Более того, на Кубе ощущался недостаток любых могущественных институтов, которые могли бы служить связующим звеном для различных социальных классов. Давно установившаяся олигархия была сметена войной и технологическими переменами. Экономические интересы в большей степени выражались узкими корпорациями, чем политическими партиями. Церковь была дискредитирована в значительной мере из-за тесного сотрудничества с испанской элитой на острове. В отличие от других испанских американских стран, где католицизм разрушил религию местных индейцев и где он служил для объединения этих несчастных в общество, на Кубе церковь не смогла пустить корни среди негров, у которых был широко распространен африканский религиозный культ «сантерии». Без какого-либо объединенного намерения по отношению к гегемонии, правители Кубы дрались за остатки власти и экономические излишки, обращаясь к США, как к своему крестному отцу, за разрешением споров путем вооруженной интервенции и унизительной формы покровительства временной администрации американских проконсулов. Воинственный сенатор США Кэбот Лодж писал Теодору Рузвельту в 1906 году: «Отвращение к кубинцам обычно… общее чувство такое, что их следует взять за шиворот и трясти, пока они не станут хорошо себя вести… Я думаю, что это… заставило бы антиимпериалистов считать, что некоторые люди менее способны к единоличному управлению, чем другие»[17].
Политические партии Республики принесли парламентарной демократии дурную славу мошенничеством в избирательской практике. Политический цинизм среди кубинцев был настолько глубоким, что было широко распространено чувство неспособности расы управлять собой. Покровительство, образ некомпетентности кубинской расы, разделяемый многими американцами, впитались в культуру Кубы. Это настроение было передано в сороковых годах с помощью «чотео креоло» в форме самоумалительного циничного юмора, направленного против установившегося порядка[18]. Кризис законности на Кубе был обострен из-за слабости правительства, столкнувшегося с колебанием цен на сахар на мировом рынке.
Трем пагубным для Кубинской Республики факторам: ее экономике, культурному подчинению Соединенным Штатам и коррумпированности политической жизни — был брошен вызов следующими одно за другим студенческими движениями в начале и в конце двадцатых годов. Для новых бунтовщиков из поколения Кастро это стало почти сказочным воспоминанием. Оба события имели место во времена сурового экономического кризиса, произошедшего вследствие крушителыюго падения цен на сахар на мировом рынке и сопровождавшегося значительными беспорядками среди рабочих. Первое движение объединилось вокруг требования реформирования коррумпированной кубинской университетской системы, но быстро перешло к более широкому охвату критики общества. Кубинские руководители обвинялись в предательстве борьбы за независимость, предоставлении острова американским интересам, в пассивном согласии на гегемонию Соединенных Штатов, а также в том, что предались собственному обогащению за счет других людей. Студенческое движение 1923 года было частью общеконтинентального восстания в Латинской Америке молодежи из среднего класса против империализма и военной диктатуры, за радикальные реформы и национальное возрождение. Попав под влияние различных левых европейских взглядов — анархизма, анархо-синдикализма и марксизма, а также местных движений, например мексиканской революции, студенты были также движимы негодованием нового поколения среднего класса, доступ которого к сфере влияния был перекрыт кумовством и политической продажностью. Такой же конфликт поколения будет играть важную роль в более поздних движениях молодых повстанцев — в начале тридцатых и начале сороковых годов.

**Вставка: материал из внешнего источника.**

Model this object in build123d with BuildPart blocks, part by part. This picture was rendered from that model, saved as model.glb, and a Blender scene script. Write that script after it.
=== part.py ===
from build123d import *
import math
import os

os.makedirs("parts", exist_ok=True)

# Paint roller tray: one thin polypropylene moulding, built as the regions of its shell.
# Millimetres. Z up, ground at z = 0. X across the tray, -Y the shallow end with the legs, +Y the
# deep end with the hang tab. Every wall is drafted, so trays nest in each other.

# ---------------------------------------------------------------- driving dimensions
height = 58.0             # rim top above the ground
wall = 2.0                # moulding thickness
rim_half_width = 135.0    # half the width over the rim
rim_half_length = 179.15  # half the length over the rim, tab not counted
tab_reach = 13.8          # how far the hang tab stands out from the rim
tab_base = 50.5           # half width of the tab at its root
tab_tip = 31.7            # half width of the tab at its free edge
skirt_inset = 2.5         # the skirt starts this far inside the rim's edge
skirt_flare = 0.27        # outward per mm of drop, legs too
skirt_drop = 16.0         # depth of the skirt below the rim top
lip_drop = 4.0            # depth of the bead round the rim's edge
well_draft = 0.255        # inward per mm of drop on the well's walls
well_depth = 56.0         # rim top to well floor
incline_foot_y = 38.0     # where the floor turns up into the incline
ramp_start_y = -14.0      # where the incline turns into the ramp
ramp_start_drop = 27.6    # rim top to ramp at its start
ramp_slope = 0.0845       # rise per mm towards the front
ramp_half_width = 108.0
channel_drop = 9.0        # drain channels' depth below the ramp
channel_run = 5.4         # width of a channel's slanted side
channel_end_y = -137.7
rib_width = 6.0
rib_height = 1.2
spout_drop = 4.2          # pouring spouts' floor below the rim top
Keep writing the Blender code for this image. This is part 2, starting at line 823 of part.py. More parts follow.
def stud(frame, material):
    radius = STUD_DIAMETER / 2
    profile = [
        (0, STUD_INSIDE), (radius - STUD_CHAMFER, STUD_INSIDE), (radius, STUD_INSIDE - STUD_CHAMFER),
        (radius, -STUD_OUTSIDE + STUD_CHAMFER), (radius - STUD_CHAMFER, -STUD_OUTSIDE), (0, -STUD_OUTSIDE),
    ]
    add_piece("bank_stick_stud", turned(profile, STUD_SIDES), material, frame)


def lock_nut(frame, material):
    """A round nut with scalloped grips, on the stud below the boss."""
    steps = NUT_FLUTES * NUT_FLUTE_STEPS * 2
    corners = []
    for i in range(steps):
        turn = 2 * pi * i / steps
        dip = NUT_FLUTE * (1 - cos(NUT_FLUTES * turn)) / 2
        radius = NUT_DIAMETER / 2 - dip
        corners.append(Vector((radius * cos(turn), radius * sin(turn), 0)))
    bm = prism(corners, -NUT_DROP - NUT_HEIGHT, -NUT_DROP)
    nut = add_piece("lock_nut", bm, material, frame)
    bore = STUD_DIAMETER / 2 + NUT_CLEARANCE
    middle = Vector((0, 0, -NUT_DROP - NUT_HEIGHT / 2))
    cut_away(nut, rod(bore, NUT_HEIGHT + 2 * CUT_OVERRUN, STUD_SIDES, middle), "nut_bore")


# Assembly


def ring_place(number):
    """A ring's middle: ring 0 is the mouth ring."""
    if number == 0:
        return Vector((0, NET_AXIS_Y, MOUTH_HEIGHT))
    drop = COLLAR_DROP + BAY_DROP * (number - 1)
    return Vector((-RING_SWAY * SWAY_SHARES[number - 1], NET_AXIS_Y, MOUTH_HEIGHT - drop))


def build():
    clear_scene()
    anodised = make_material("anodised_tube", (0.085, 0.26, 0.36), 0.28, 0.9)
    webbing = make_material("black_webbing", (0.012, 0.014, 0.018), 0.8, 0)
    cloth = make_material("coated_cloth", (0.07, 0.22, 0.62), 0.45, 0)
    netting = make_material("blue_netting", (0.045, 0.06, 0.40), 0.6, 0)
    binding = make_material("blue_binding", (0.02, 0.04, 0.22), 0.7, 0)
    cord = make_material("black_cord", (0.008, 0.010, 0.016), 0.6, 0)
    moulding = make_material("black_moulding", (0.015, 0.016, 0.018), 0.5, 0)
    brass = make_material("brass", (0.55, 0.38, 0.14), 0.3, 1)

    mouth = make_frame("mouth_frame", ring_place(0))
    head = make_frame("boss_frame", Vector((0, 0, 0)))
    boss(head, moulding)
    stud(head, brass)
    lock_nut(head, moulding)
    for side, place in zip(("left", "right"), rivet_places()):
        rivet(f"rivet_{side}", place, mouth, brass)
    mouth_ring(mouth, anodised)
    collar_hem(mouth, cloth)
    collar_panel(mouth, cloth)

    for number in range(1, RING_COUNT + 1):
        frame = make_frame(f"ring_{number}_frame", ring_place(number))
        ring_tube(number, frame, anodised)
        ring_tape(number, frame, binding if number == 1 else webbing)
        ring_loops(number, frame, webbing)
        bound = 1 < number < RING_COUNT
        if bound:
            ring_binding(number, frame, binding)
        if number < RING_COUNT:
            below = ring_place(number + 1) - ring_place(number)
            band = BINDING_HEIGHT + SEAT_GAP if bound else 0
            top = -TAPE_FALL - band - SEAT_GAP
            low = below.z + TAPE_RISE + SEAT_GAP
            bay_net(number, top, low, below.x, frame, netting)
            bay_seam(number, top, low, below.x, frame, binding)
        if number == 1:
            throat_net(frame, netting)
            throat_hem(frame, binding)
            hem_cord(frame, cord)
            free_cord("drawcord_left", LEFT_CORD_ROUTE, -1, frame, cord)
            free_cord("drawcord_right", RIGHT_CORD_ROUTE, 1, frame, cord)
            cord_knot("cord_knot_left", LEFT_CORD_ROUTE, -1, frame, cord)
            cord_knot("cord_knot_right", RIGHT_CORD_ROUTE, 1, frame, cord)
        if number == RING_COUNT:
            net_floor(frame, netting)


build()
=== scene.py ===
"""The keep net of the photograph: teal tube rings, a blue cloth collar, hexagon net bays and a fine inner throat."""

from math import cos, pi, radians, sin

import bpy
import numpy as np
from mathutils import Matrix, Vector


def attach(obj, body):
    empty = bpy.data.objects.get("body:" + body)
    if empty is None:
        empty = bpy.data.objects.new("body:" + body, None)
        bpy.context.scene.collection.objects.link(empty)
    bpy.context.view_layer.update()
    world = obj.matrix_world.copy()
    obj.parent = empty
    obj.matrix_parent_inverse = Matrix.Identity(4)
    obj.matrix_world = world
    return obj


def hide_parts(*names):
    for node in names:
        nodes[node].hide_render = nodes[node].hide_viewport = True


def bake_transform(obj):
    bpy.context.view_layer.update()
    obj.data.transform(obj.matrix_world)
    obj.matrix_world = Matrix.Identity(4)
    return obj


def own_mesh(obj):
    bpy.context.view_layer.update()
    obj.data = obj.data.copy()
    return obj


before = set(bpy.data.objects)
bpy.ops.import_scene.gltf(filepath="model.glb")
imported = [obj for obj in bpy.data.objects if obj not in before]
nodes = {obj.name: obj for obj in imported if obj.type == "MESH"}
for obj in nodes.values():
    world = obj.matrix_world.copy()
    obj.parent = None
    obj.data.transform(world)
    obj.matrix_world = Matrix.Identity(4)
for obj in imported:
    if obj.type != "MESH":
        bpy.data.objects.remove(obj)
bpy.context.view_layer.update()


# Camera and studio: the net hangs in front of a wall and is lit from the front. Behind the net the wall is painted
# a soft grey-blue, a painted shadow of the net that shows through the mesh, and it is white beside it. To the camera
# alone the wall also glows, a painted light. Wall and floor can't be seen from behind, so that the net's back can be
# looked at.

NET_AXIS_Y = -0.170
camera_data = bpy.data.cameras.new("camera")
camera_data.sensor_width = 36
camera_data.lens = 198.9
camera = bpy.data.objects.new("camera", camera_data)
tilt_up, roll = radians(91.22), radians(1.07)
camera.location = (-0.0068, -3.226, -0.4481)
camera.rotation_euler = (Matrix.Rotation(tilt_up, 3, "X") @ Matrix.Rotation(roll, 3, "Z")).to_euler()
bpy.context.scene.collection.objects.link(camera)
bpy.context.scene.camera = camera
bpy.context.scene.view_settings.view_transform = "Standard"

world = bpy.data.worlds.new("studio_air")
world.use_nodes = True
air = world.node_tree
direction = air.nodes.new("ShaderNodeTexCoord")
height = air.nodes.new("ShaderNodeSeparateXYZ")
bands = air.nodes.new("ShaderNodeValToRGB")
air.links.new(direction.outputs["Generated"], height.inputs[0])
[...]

Самым известным руководителем поколения студентов 1923 года был Хулио Антонио Мелла, который вместе со старым анархистом, сотрудничавшим с Марти, Карлосом Балино, основал в 1925 году Коммунистическую партию Кубы. Во время ссылки в Мексику Мелла был убит наемниками диктатора Мачадо. Это причислило Мелла к уже длинному списку мучеников за освобождение Кубы и спасло его от дурной славы, которую приобрела созданная им партия, сотрудничавшая с авторитарным правительством сороковых годов, подчиняясь витиеватой политике Третьего Интернационала. В образе Мелла, в частности, марксизм оставил одно из направлений традиции националистического освобождения, которое затем вновь возьмет на вооружение поколение шестидесятых годов.